**EXERCISE DIRECTIONS**
Identify all lines in the listing that include the word "this", and copy them out.

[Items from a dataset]
※ ※ ※

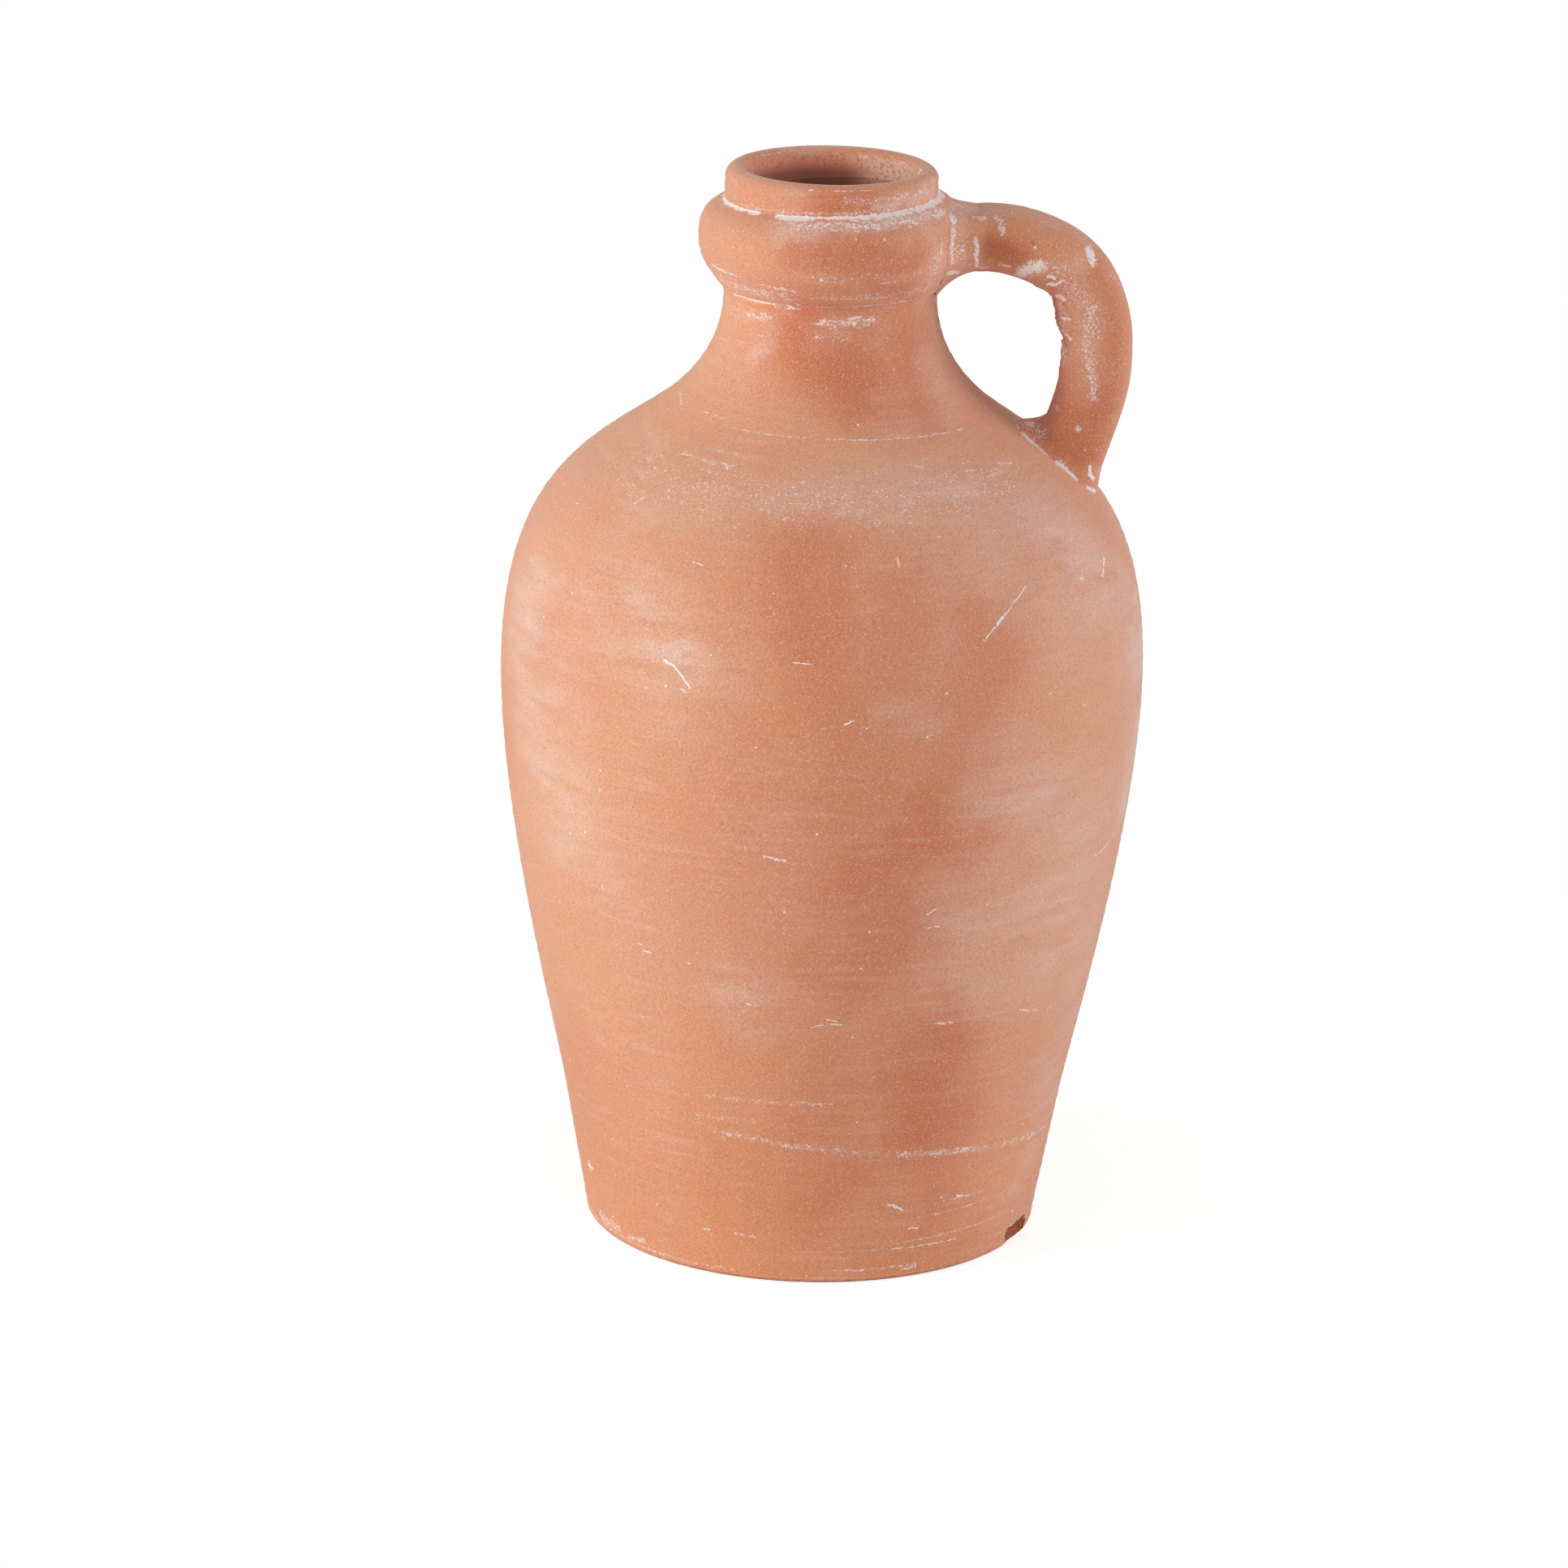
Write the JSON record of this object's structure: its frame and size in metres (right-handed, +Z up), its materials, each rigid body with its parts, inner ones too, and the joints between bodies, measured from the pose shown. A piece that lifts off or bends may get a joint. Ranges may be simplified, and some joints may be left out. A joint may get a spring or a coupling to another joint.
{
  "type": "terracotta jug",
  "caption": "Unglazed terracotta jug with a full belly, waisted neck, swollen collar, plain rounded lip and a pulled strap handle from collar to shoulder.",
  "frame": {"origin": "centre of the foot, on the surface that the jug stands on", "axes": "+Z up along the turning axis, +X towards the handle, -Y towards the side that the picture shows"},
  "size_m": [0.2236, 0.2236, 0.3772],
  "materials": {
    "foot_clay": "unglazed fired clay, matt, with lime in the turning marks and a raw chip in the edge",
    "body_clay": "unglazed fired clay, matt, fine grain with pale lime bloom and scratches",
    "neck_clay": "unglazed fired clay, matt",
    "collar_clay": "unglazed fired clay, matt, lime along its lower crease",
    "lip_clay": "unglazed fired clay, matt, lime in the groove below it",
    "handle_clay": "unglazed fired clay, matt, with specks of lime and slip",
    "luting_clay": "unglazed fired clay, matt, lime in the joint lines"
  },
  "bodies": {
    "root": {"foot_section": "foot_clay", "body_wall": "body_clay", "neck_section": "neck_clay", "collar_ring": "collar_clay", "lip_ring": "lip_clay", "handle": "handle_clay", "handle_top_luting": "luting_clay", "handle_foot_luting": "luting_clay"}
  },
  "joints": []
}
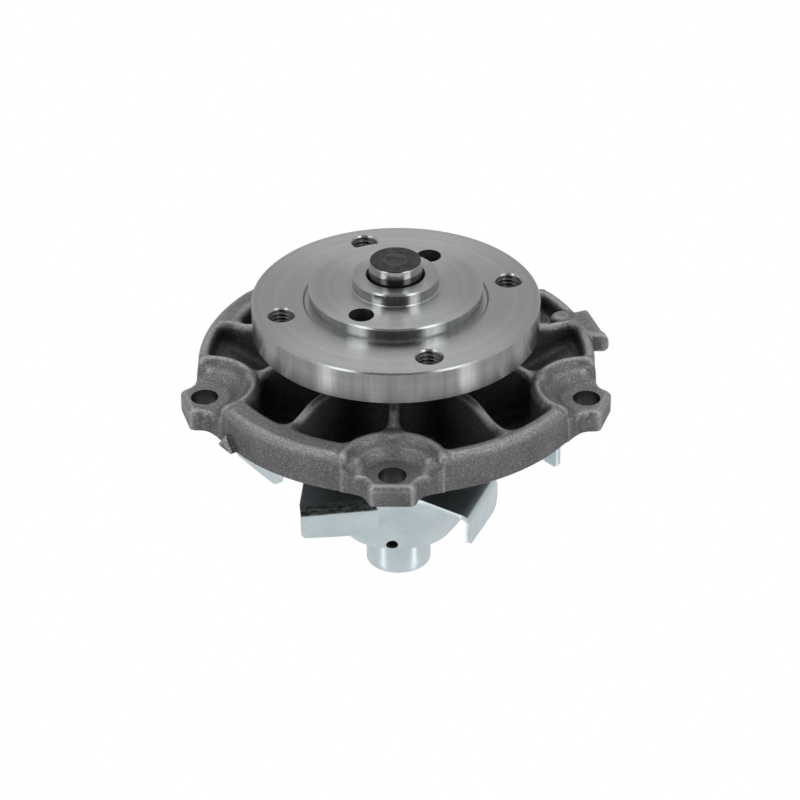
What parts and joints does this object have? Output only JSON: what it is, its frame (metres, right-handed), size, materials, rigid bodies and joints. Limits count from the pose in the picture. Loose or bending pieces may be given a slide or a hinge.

※ ※ ※

**WRITTEN RESPONSE**
Write the JSON record of this object's structure: its frame and size in metres (right-handed, +Z up), its materials, each rigid body with its parts, inner ones too, and the joints between bodies, measured from the pose shown. A piece that lifts off or bends may get a joint. Ranges may be simplified, and some joints may be left out. A joint may get a spring or a coupling to another joint.
What parts and joints does this object have? Output only JSON: what it is, its frame (metres, right-handed), size, materials, rigid bodies and joints. Limits count from the pose in the picture. Loose or bending pieces may be given a slide or a hinge.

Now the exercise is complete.